Given an admonition like this, from a woman who knew well they were Soviet agents, indicates that the Rosenbergs were both fanatic Communists who indeed, as Judge Kaufman said in court, were willing to orphan their own children because being loyal to the cause was more important to them than the truth. How could the Meeropols go on and admit to themselves, I said, that their parents—including their mother—were guilty?
The Meeropols are given the last word. They say they were undoubtedly "damaged" by what their parents did, but are certain that Ethel Rosenberg was "killed for something she did not do." True, she did not type any notes. But the Rosenbergs were charged and found guilty of "conspiracy to commit espionage," not treason as many people think was the case. In a conspiracy indictment, any party who was part of a conspiracy is as guilty as the main perpetrator. That means legally, Ethel—who in fact did many things for the network—was no less guilty than her husband.

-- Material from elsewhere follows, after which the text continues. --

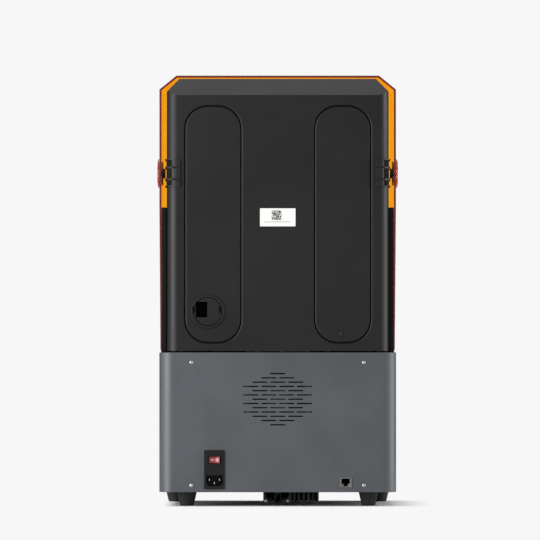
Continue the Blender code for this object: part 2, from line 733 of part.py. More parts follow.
def make_power_inlet():
    x0, x1 = INLET_X
    z0, z1 = INLET_Z
    face = REAR_LIMIT - 0.3
    flange = block(INLET_X, (BASE_Y + GAP, face), INLET_Z)
    inlet = solid(
        "power_inlet",
        soften(flange, 1.5, 2, lambda middle, way: abs(way.y) > 0.99),
        "black_plastic",
    )
    join(inlet, block((x0 + 2.4, x1 - 2.4), (106, BASE_Y + 1), (z0 + 2.7, z1 - 2.4)))
    middle = (x0 + x1) / 2
    socket = (middle, 36.0)
    cut(
        inlet,
        soften(
            block(around(socket[0], 11.8), (116, 140), around(socket[1], 7.6)),
            4,
            1,
            lambda m, way: abs(way.y) > 0.99 and m.z < socket[1],
        ),
        block(around(ROCKER_CENTRE[0], 9.3), (121, 140), around(ROCKER_CENTRE[1], 5.3)),
    )
    pins = [
        block(around(socket[0] + dx, 1.0), (114, 131), around(socket[1] + dz, 2.0))
        for dx, dz in ((-7, 1), (7, 1), (0, -1))
    ]
    join(inlet, *pins)
    x, z = ROCKER_CENTRE
    pivot = (x, 129.0, z)
    profile = ((-7.9, -4), (7.9, -4), (7.9, 4.6), (0, 2.9), (-7.9, 4.6))
    tilt = Matrix.Rotation(math.radians(-7), 4, Z_AXIS)
    rocker = outline((profile,), 9.7, Matrix.Translation(pivot) @ tilt)
    solid("power_rocker", rocker, "red_plastic", pivot)


def make_sockets():
    jack = solid("ethernet_jack", block(ETHERNET_X, (112, REAR_LIMIT - 0.6), ETHERNET_Z), "steel")
    middle = sum(ETHERNET_X) / 2
    cut(
        jack,
        block(around(middle, 5.9), (117, 140), (31.7, 39.0)),
        block(around(middle, 3.2), (117, 140), (28.4, 35.0)),
    )
    front = -REAR_LIMIT
    port = solid("usb_port", block((90, 104), (front + 0.4, -118), (56.5, 63.5)), "steel")
    cut(port, block((90.6, 103.4), (front - 2, -121), (57.1, 62.9)))
    join(port, block((91.5, 102.5), (front + 2, -119), (58.4, 60.2)))


def make_touch_screen():
    front = -REAR_LIMIT
    frame = block((-52, 52), (front, -BASE_Y - GAP), (84, 160))
    soften(frame, 6, 3, lambda middle, way: abs(way.y) > 0.99)
    bezel = solid("touch_screen_bezel", frame, "black_plastic")
    join(bezel, block((-47.5, 47.5), (-135, -124), (88.5, 155.5)))
    cut(bezel, block((-41, 41), (-140, -127), (95, 149)))
    glass = block((-40.7, 40.7), (-135.4, -127.3), (95.3, 148.7))
    solid("touch_screen_glass", glass, "glass")


make_base_housing()
make_plates()
make_feet()
make_rear_screws()
make_rear_shell()
make_back_panel()
make_side_panels()
make_rear_fittings()
make_hinges()
make_hood()
make_column()
make_motor_and_screw()
make_carriage()
make_platform()
make_vat()
make_exposure_unit()
make_fans()
make_electronics()
make_power_inlet()
make_sockets()
make_touch_screen()
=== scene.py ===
import json
import math

import bmesh
import bpy
import numpy as np
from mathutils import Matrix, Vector


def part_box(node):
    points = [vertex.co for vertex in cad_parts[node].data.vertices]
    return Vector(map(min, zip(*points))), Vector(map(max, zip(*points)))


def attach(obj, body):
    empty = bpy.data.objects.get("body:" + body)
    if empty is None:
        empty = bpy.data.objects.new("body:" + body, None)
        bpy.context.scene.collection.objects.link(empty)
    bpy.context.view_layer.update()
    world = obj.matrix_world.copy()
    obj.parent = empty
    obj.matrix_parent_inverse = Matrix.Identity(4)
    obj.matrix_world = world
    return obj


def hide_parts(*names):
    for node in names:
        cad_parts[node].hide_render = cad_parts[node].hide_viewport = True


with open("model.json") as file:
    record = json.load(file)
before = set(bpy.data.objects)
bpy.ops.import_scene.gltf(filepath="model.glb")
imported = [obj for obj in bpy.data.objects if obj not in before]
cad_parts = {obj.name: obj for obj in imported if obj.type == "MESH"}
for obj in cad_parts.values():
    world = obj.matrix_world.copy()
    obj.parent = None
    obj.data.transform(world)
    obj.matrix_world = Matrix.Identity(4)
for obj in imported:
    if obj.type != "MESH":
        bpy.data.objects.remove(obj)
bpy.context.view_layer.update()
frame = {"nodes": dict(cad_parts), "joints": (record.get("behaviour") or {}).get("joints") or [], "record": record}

# ---------------------------------------------------------------- studio
# A pale floor that fades into an even white surround, two tall soft boxes beside the printer,
# one above it, and a long lens that looks at the rear from a little above floor level.

MM = 0.001
scene = bpy.context.scene
scene.view_settings.view_transform = "Standard"


def linear(hex_colour):
    """The linear colour of an sRGB hex value."""
    value = np.array([int(hex_colour[i : i + 2], 16) for i in (1, 3, 5)]) / 255
    curve = np.where(value <= 0.04045, value / 12.92, ((value + 0.055) / 1.055) ** 2.4)
    return (*(float(channel) for channel in curve), 1.0)


def add(tree, kind, settings=None, links=None, **values):
    """One node with its own values, its sockets' settings and the links into it."""
    node = tree.nodes.new(kind)
    for name, value in values.items():
        setattr(node, name, value)
    for socket, value in (settings or {}).items():
        node.inputs[socket].default_value = value
    for socket, source in (links or {}).items():
        tree.links.new(source, node.inputs[socket])
    return node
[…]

My conclusion is that the producers tried to be fair, but could not obviously help themselves from being dragged into the narrative offered by the Meeropols. It was their dramatic story—told in part I—that made the entire report interesting. Had the producers gone with the complete truth and said the evidence proved Ethel's guilt, they could not have had a story that showed the Meeropols suffering over the years. Hence the report ended up filled with false information as well as many references to Ethel's innocence. In a portion of my interview that made the cutting floor, Anderson Cooper asked me whether I was certain she was guilty, and he repeated the question a few times. I answered that she absolutely was guilty, and I said so without any reservations.
Intentionally or not, 60 Minutes allowed itself to be used as part of the Meeropols' campaign to vindicate their mother. Perhaps it is too much to ask that the media, and as influential a program as 60 Minutes, would dare to use its program to tear apart a cherished myth of the American left.